■ **Problem to work on**: List all lines in the material below that contain "body".

## Begin

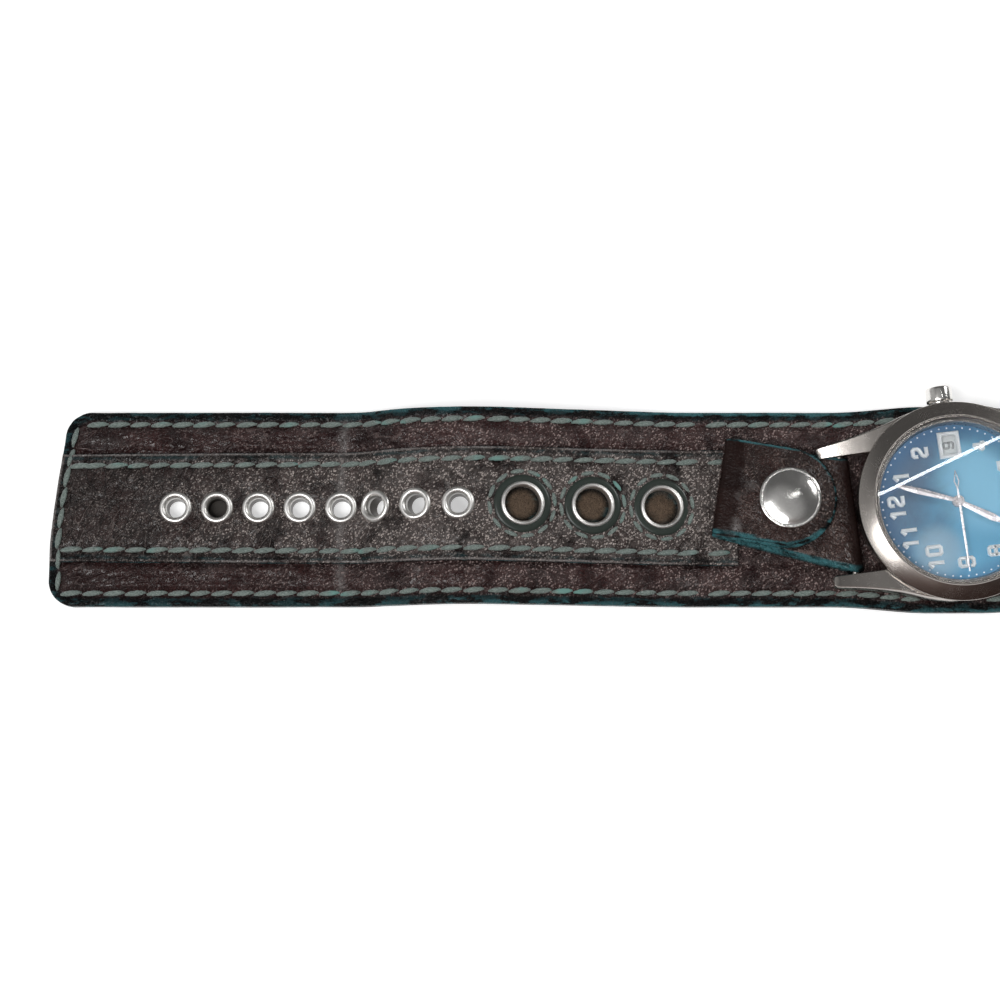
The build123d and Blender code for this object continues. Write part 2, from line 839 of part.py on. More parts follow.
bridge_top_z = bridge_z + bridge_thick
bridge = collar(plate_r * bridge_outer_share, bridge_inner_r, bridge_z, bridge_top_z)
bridge = bridge & block((-overrun, -overrun, -overrun), (-wide_gap, overrun, overrun))
bridge = bridge - rotor_at * disc(rotor_pin_r + turn_gap, -overrun, overrun)
post_ring_r = plate_r * bridge_post_ring_share
for turn in bridge_post_degs:
    post_x, post_y = post_ring_r * cos(radians(turn)), post_ring_r * sin(radians(turn))
    bridge = bridge + Pos(post_x, post_y, 0) * disc(bridge_post_r, bridge_z, plate_z)
save_head("train_bridge", solid_of(bridge))

coil_z = plate_z - coil_r
stator_foot_z = plate_z - stator_thick
arm_x = coil_length / 2 + leather_gap
stator_reach = arm_x + stator_arm_width
core = block(
    (coil_x - stator_reach, coil_y - coil_core_half_width, stator_foot_z - stator_thick),
    (coil_x + stator_reach, coil_y + coil_core_half_width, stator_foot_z),
)
winding = Pos(coil_x, coil_y, 0) * along_x(coil_r, -coil_length / 2, coil_length / 2, coil_z)
save_head("coil", solid_of(winding + core))
stator = rotor_at * block(
    (-stator_reach, -stator_bar_width / 2, stator_foot_z), (stator_reach, stator_bar_width / 2, plate_z)
)
for side in (1, -1):
    near, far = sorted((coil_x + side * arm_x, coil_x + side * stator_reach))
    stator = stator + block((near, rotor_y, stator_foot_z), (far, coil_y + coil_r, plate_z))
stator = stator - rotor_at * disc(stator_hole_r, -overrun, overrun)
save_head("stator", solid_of(stator))
rotor = disc(rotor_r, stator_foot_z - turn_gap, stator_foot_z - turn_gap + rotor_thick - leather_gap)
rotor = rotor + disc(rotor_pin_r, bridge_z + turn_gap, plate_top_z - leather_gap)
save_head("rotor", rotor_at * rotor)
date_top_z = date_ring_z + date_ring_thick
save_head("date_ring", collar(date_ring_d / 2, date_ring_bore / 2, date_ring_z, date_top_z))

# Hands, each with the tube or arbor that turns it
def clockwise(share):
    """Turn from 12 o'clock by a share of the full round."""
    return Rot(0, 0, -360 * share)


def pointer(length, width, height):
    """A tapering hand that points to 12 o'clock."""
    half = width / 2
    side = [(half / 2, 0), (half, length / 2), (half / 2, length)]
    points = side + [(-x, y) for x, y in reversed(side)]
    return plate(points, height, height + hand_thick)


hour_place = clockwise((hours_shown + minutes_shown / 60) / 12)
minute_place = clockwise(minutes_shown / 60)
second_place = clockwise(seconds_shown / 60)

hour_hand = pointer(hour_hand_length, hour_hand_width, hour_hand_z)
hour_hand = hour_hand + disc(hand_boss_r, hour_hand_z, hour_hand_z + hand_thick)
hour_hand = hour_hand + disc(hour_tube_r, hour_wheel_z, hour_hand_z)
hour_hand = hour_hand + disc(hour_wheel_r, hour_wheel_z, hour_wheel_z + wheel_thick)
hour_hand = hour_hand - disc(hour_tube_bore_r, -overrun, overrun)
save_head("hour_hand", hour_place * solid_of(hour_hand))

minute_hand = pointer(minute_hand_length, minute_hand_width, minute_hand_z)
minute_hand = minute_hand + disc(hand_boss_r, minute_hand_z, minute_hand_z + hand_thick)
minute_hand = minute_hand + disc(cannon_r, minute_wheel_z, minute_hand_z)
minute_hand = minute_hand + disc(minute_wheel_r, minute_wheel_z, minute_wheel_z + wheel_thick)
minute_hand = minute_hand - disc(cannon_bore_r, -overrun, overrun)
save_head("minute_hand", minute_place * solid_of(minute_hand))

second_hand = pointer(second_hand_length, second_hand_width, second_hand_z)
second_hand = second_hand + Rot(0, 0, 180) * pointer(second_hand_tail, second_tail_width, second_hand_z)
second_hand = second_hand + disc(hand_boss_r / 2, second_hand_z, second_hand_z + hand_thick)
second_hand = second_hand + disc(second_arbor_r, plate_z - stator_thick, second_hand_z)
save_head("second_hand", second_place * solid_of(second_hand))

# Crown, its tube, gasket and stem
crown_x = case_r + crown_gap_from_case
tube_end_x = case_r + crown_gap_from_case + tube_out
crown_tube = along_x(tube_r, bore_r - wide_gap / 2, tube_end_x, stem_z)
crown_tube = crown_tube - along_x(tube_bore_r, 0, overrun, stem_z)
save_head("crown_tube", crown_tube)
crown = along_x(crown_r, crown_x, crown_x + crown_length, stem_z)
crown = chamfer(crown.edges().filter_by(GeomType.CIRCLE), crown_chamfer)
socket_end_x = crown_x + crown_socket_depth
crown = crown - along_x(crown_socket_r, 0, socket_end_x, stem_z)
stem_end_x = crown_x + crown_length - crown_chamfer
crown = crown - along_x(stem_r + turn_gap / 2, 0, stem_end_x, stem_z)
save_head("crown", solid_of(crown))
save_head("winding_stem", along_x(stem_r, stem_inner_x, stem_end_x, stem_z))
gasket_x = crown_x + turn_gap
crown_gasket = along_x(crown_socket_r - turn_gap, gasket_x, gasket_x + crown_gasket_thick, stem_z)
crown_gasket = crown_gasket - along_x(tube_r + turn_gap, 0, overrun, stem_z)
save_head("crown_gasket", crown_gasket)

# Snap tabs. Each has a base that loops round its spring bar, and a flap that folds
# back over it from the fold. The flap has its own directions: X from fold to tip.
fold_place = Pos(flap_fold_x, flap_fold_y, 0) * Rot(0, 0, flap_skew_deg)
other_side = Pos(0, head_y, 0) * Rot(0, 0, 180) * Pos(0, -head_y, 0)
snap_place = fold_place * Pos(snap_reach, 0, 0)
flap_half = flap_width / 2
strip_level_z = pad_top_z + tab_ply


def spot(place, x, y):
    """Plan position of a point given in another frame."""
    point = (place * Pos(x, y, 0)).position
    return point.X, point.Y


def fold_roll(radius, low, high):
    """Half of the fold's roll, between two heights."""
    roll = Pos(0, 0, fold_split_z) * bar_along_y(radius, flap_width)
    return fold_place * (roll & block((-overrun, -overrun, low), (0, overrun, high)))


def tab_base():
    """The lower plies, the loop round the bar and the lower half of the fold."""
    corners = [
        spot(fold_place, 0, flap_half), spot(fold_place, 0, -flap_half),
        spot(head_place, -tab_bar_width / 2, bar_y), spot(head_place, tab_bar_width / 2, bar_y),
    ]
    shape = plate(corners, pad_top_z, tab_top_z)
    foot_x = -strip_end_x + wide_gap
    shape = shape - block((foot_x - overrun, -overrun, 0), (foot_x, overrun, strip_level_z))
    shape = shape + fold_roll(fold_split_z - strip_level_z, strip_level_z, fold_split_z)
    loop = Pos(0, bar_y, 0) * along_x(tab_loop_r, -tab_bar_width / 2, tab_bar_width / 2, bar_z)
    shape = shape + head_place * loop
    bore = Pos(0, bar_y, 0) * along_x(bar_r + turn_gap, -overrun, overrun, bar_z)
    shape = shape - head_place * bore
    shape = shape - snap_place * disc(post_head_r + turn_gap, 0, pad_top_z + post_head_thick)
    shape = shape - snap_place * disc(post_r + turn_gap, 0, overrun)
    shape = shape - snap_place * disc(stud_flange_r + turn_gap, strip_level_z, overrun)
    return solid_of(shape)


def tab_flap():
    """The flap with its round end and the upper half of the fold."""
    straight = flap_length - flap_half
    sheet = block((0, -flap_half, flap_z), (straight, flap_half, flap_top_z))
    sheet = sheet + Pos(straight, 0, 0) * disc(flap_half, flap_z, flap_top_z)
    shape = fold_place * sheet + fold_roll(flap_top_z - fold_split_z, fold_split_z, flap_top_z)
    return solid_of(shape - snap_place * disc(socket_r + turn_gap, 0, overrun))


socket_z = flap_top_z - socket_thick
snap_socket = disc(socket_r, socket_z, flap_top_z)
snap_socket = snap_socket - disc(socket_bore_r, 0, socket_z + socket_bore_depth)
cap_shoulder_z = flap_top_z + snap_cap_rim
snap_cap = dome(snap_cap_r, flap_top_z, cap_shoulder_z, snap_cap_rise - snap_cap_rim)
stud_top_z = socket_z + socket_bore_depth - stud_top_gap
snap_stud = disc(stud_flange_r, strip_level_z, strip_level_z + stud_flange_thick)
snap_stud = snap_stud + disc(stud_r, strip_level_z, stud_top_z)
snap_post = disc(post_head_r, pad_top_z, pad_top_z + post_head_thick)
snap_post = snap_post + disc(post_r, pad_top_z, strip_level_z)

base = tab_base()
flap = tab_flap()
save("long_tab_base", base)
save("short_tab_base", other_side * base)
save("long_flap", flap)
save("short_flap", other_side * flap)
save("long_snap_cap", snap_place * snap_cap)
save("short_snap_cap", other_side * snap_place * snap_cap)
save("long_snap_socket", snap_place * snap_socket)
save("short_snap_socket", other_side * snap_place * snap_socket)
save("snap_studs", snap_place * snap_stud, other_side * snap_place * snap_stud)
save("snap_posts", snap_place * snap_post, other_side * snap_place * snap_post)

# Buckle end of the cuff
lining_end_x = buckle_bar_x - lining_end_before_bar
keeper_half = keeper_width / 2
buckle_lining = block((crown_bend_x, -half_width, 0), (lining_end_x, half_width, lining_thick))
keeper_slot = block(
    (keeper_x - keeper_half - leather_gap, -overrun, -overrun),
    (keeper_x + keeper_half + leather_gap, overrun, overrun),
)
save("buckle_lining", *(buckle_lining - keeper_slot).solids())

bar_place = Pos(buckle_bar_x, 0, buckle_bar_z)
buckle_cover = block((crown_bend_x, -half_width, cover_z), (buckle_bar_x, half_width, pad_top_z))
under_ply = block((lining_end_x + leather_gap, -half_width, 0), (buckle_bar_x, half_width, cover_z))
buckle_cover = buckle_cover + under_ply + bar_place * bar_along_y(buckle_loop_r, cuff_width)
buckle_cover = buckle_cover - bar_place * bar_along_y(buckle_bar_r + leather_gap, 2 * cuff_width)
slot = block(
    (buckle_bar_x - buckle_slot_start, -buckle_slot_half_width, -overrun),
    (buckle_bar_x + overrun, buckle_slot_half_width, overrun),
)
save("buckle_cover", solid_of(buckle_cover - slot))
save("buckle_strip", block(
    (crown_bend_x, -strip_end_half, pad_top_z), (lining_end_x, strip_end_half, strip_top_z)
))
buckle_stitches = []
for x in marks_between(crown_bend_x + row_end_gap, lining_end_x - row_end_gap):
    for side in (1, -1):
        buckle_stitches.append(Pos(x, side * edge_row, pad_top_z) * long_stitch)
        buckle_stitches.append(Pos(x, side * (strip_end_half - strip_row_inset), strip_top_z) * long_stitch)
save("buckle_thread", *buckle_stitches)

keeper_top_z = strip_top_z + keeper_space
keeper = block(
    (keeper_x - keeper_half, -keeper_inner_half_width - keeper_ply, 0),
    (keeper_x + keeper_half, keeper_inner_half_width + keeper_ply, keeper_top_z + keeper_ply),
)
keeper = fillet(keeper.edges().filter_by(Axis.X).group_by(Axis.Z)[-1], keeper_corner_r)
keeper = keeper - block(
    (-overrun + keeper_x, -keeper_inner_half_width, keeper_ply),
    (overrun + keeper_x, keeper_inner_half_width, keeper_top_z),
)
save("keeper", solid_of(keeper))

# Buckle: bar, frame and tongue
frame_outer = buckle_inner_width / 2 + buckle_section
save("buckle_bar", bar_place * bar_along_y(buckle_bar_r, 2 * frame_outer))
frame_far_x = buckle_bar_x + buckle_inner_length + buckle_section
frame_half_z = buckle_section / 2
outer = block(
    (buckle_bar_x, -frame_outer, buckle_bar_z - frame_half_z),
    (frame_far_x, frame_outer, buckle_bar_z + frame_half_z),
)
outer = fillet(outer.edges().filter_by(Axis.Z).group_by(Axis.X)[-1], buckle_corner_r)
outer = fillet(outer.edges().group_by(Axis.Z)[-1] + outer.edges().group_by(Axis.Z)[0], buckle_round_r)
inner = block(
    (buckle_bar_x - overrun, -buckle_inner_width / 2, -overrun),
    (frame_far_x - buckle_section, buckle_inner_width / 2, overrun),
)
frame = outer - inner
eye = Pos(buckle_bar_x, 0, buckle_bar_z) * bar_along_y(buckle_eye_r, 2 * frame_outer) - inner
frame = frame + eye - bar_place * bar_along_y(buckle_bar_r + turn_gap, 2 * cuff_width)
save("buckle_frame", solid_of(frame))

tongue_z = buckle_bar_z + frame_half_z + turn_gap
tongue_half = tongue_width / 2
arm = block(
    (buckle_bar_x, -tongue_half, tongue_z),
    (frame_far_x + tongue_overhang, tongue_half, tongue_z + tongue_thick),
)
tip_edges = arm.edges().filter_by(Axis.Z).group_by(Axis.X)[-1]
arm = fillet(tip_edges, tongue_half - turn_gap)
tongue = arm + bar_place * bar_along_y(tongue_eye_r, tongue_width)
tongue = tongue - bar_place * bar_along_y(buckle_bar_r + turn_gap, 2 * cuff_width)
save("buckle_tongue", solid_of(tongue))

fold_line = [round(v, 3) for v in spot(fold_place, strip_level_z - fold_split_z, 0)]
print("tail joint", [round(v, 3) for v in on_path(tail_joint, 0).origin])
print("tail joint heading", round(degrees(station(tail_joint)[2]), 3))
print("fold axis", fold_line, round(fold_split_z, 3))
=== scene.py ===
import bpy
import bmesh
import json
from math import atan2, cos, exp, hypot, pi, radians, sin, sqrt
from mathutils import Matrix, Vector, noise


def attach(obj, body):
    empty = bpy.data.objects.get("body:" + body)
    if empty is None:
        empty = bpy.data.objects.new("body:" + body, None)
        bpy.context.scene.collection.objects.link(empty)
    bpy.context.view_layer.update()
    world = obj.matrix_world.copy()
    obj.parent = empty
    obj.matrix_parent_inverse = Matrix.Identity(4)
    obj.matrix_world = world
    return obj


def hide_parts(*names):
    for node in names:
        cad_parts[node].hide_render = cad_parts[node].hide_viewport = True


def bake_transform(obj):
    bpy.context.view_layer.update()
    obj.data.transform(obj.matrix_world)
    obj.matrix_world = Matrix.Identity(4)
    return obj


# A leather cuff watch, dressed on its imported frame. Sizes are in millimetres, and every
# mesh is brought to metres when it is made.
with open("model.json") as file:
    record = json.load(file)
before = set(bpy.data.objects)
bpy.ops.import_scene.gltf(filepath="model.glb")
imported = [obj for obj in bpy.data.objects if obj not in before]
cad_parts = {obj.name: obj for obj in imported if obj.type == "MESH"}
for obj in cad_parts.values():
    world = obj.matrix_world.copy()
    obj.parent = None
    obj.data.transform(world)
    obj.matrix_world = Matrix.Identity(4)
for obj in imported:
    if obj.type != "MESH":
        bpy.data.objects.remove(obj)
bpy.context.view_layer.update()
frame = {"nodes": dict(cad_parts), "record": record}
nodes = frame["nodes"]
MM = 0.001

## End

■ **Complete output**:
def attach(obj, body):
    empty = bpy.data.objects.get("body:" + body)
        empty = bpy.data.objects.new("body:" + body, None)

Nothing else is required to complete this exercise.